The industry as a whole is receiving lesser volumes of Spanish and Moroccan clementines for the same currency reasons -- atop Spanish supplies being short. The Spanish clementines have very good quality, he said.
Delaware River importers will be receiving melons from the Petrolina, Brazil, region in December and January, Mr. Solomon noted.
Receivers of Chilean fruit are less affected by the currency exchange because the United States is the primary market for Chile. "For Brazil and Spain, the U.S. is not the primary market, so there is much more impact" on U.S. receivers "than there is for product from Chile. Chile will send to the U.S. market anyway, while Spain, South Africa and Morocco have many options. What those shippers do has a much greater impact on volumes to this country."
Mr. Solomon said that shifts in currency values are "a normal cycle and it is our job to find the product to fill the needs of the retailer. Whether it is currency or supply" influences, importers "need to find suppliers in other countries." He said, for example, that Moroccan clementine imports are up because of shortfalls from Spain.
"When Brazil is short, we look to Peru or early Chilean grapes."
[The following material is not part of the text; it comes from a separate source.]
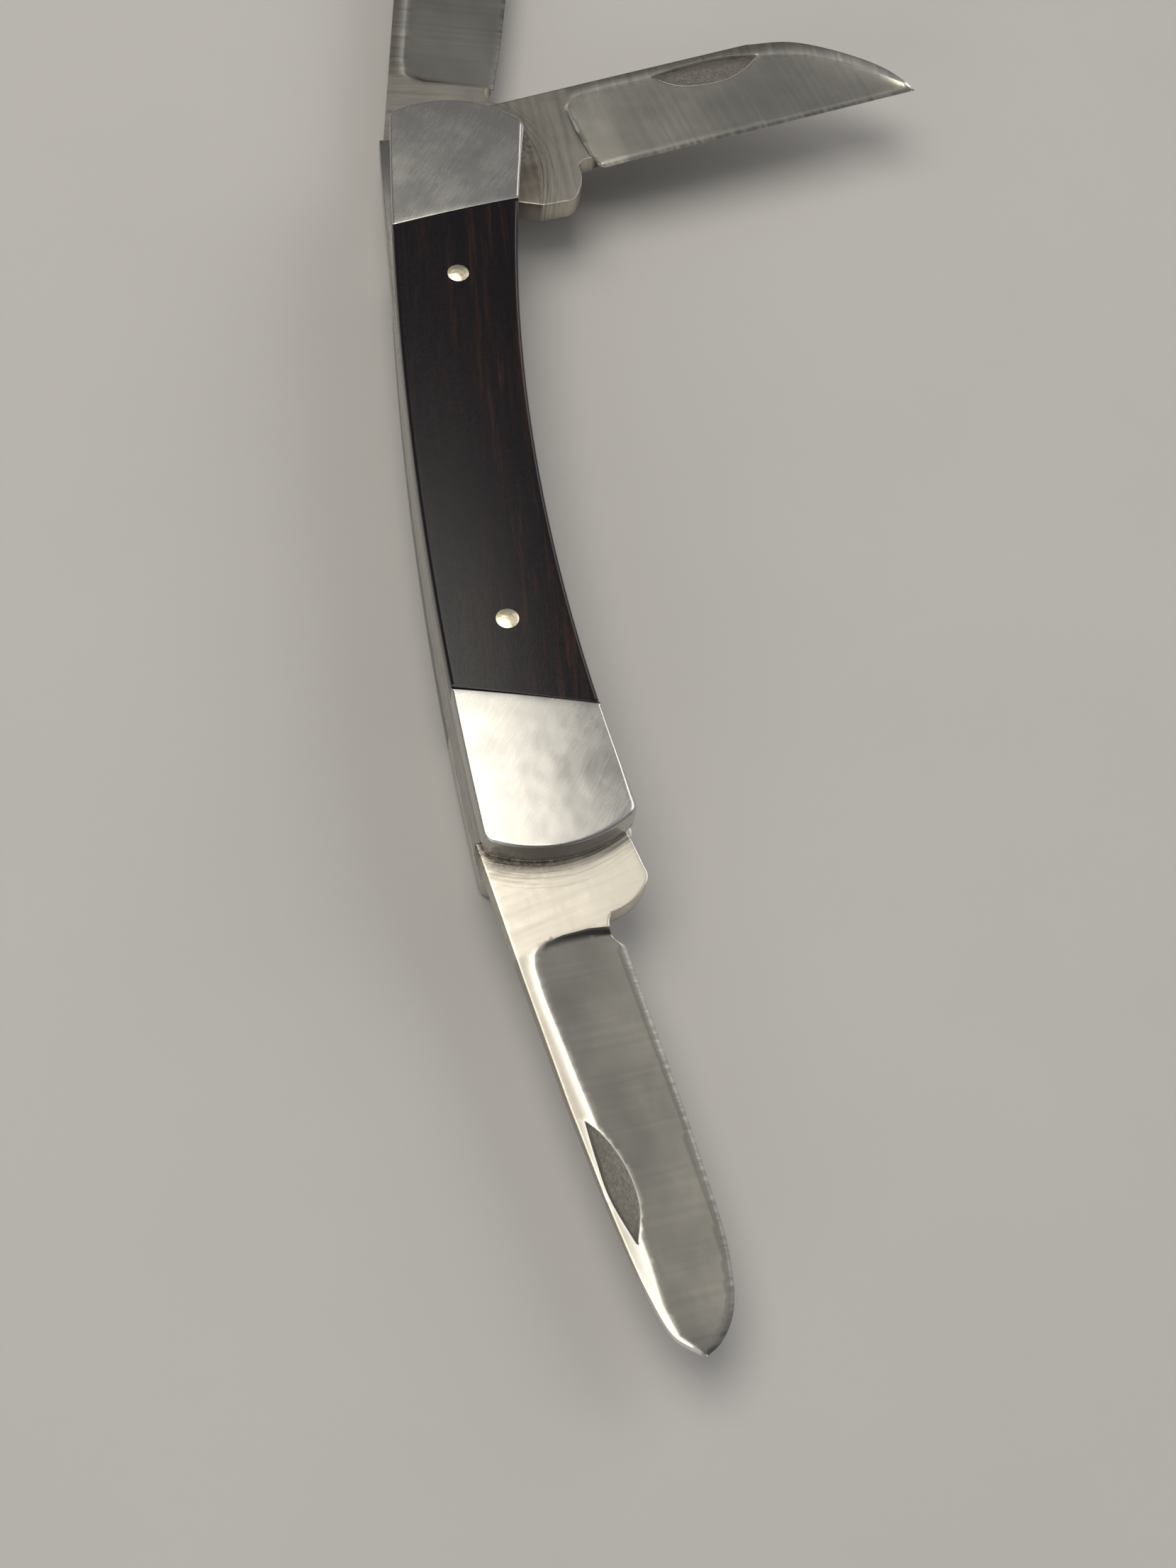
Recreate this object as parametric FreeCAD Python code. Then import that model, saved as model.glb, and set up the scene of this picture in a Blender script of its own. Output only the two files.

Mr. Solomon noted that market supplies are still much more important than currency values. He said that international shippers may send volumes to Europe for a while, but eventually the European market will be oversupplied and prices will fall. At that point, moving production to the United States will become more important than the value of the U.S. dollar.
"An oversupplied market is way more dangerous than a weak dollar. If Chile moves away from a dollar market to Europe, it is a matter of time until they readjust. It doesn't take long to oversupply a market. Supply and demand are way more important than currency," Mr. Solomon said.